La verdad me gusta sentarme así, de rodillas, la mano en la nariz; así siento al mundo, así puedo mirar bien el horizonte, es la posición de la nariz, de las cejas, es como un todo que se revuelve en el estómago, que sube por la médula y baja rápidamente hasta los pies que cosquillean. PERO QUIETO, ESTOICO, no muevas las rodillas, no quites la mano de la nariz, no intentes moverte porque ¡Ay, caramba! el desastre cósmico que crearás.
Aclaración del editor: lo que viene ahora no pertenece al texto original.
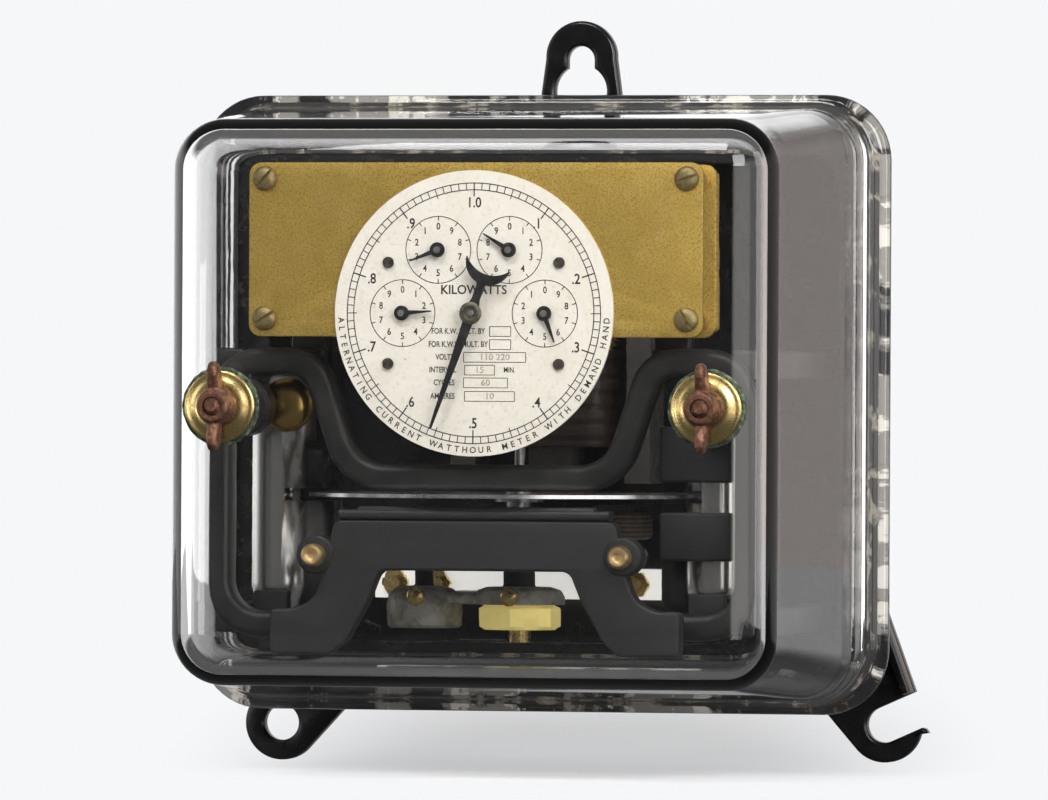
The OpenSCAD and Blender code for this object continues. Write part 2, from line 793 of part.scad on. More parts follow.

La verdad es que las instrucciones se convirtieron en obsoleto en mis anaqueles de recuerdos vacíos, están ahí como esperando que las agarre y por eso aparecen estos vestigios de orden, de ordenación, estos vestigios, pequeños vestigios, del beso de mapurite, del abrazo de radiador, de la arepa con caviar.
No sólo lo cotidiano se suspende en Ctrl + Alt + Supr mientras me siento, sino que todos mis esfuerzos por encontrar el Nirvana de Pza. Venezuela se van a la mierda. Es como estas malas metáforas e imágenes, un montón de basura acumulada que se vuelven mi colchón de cada día.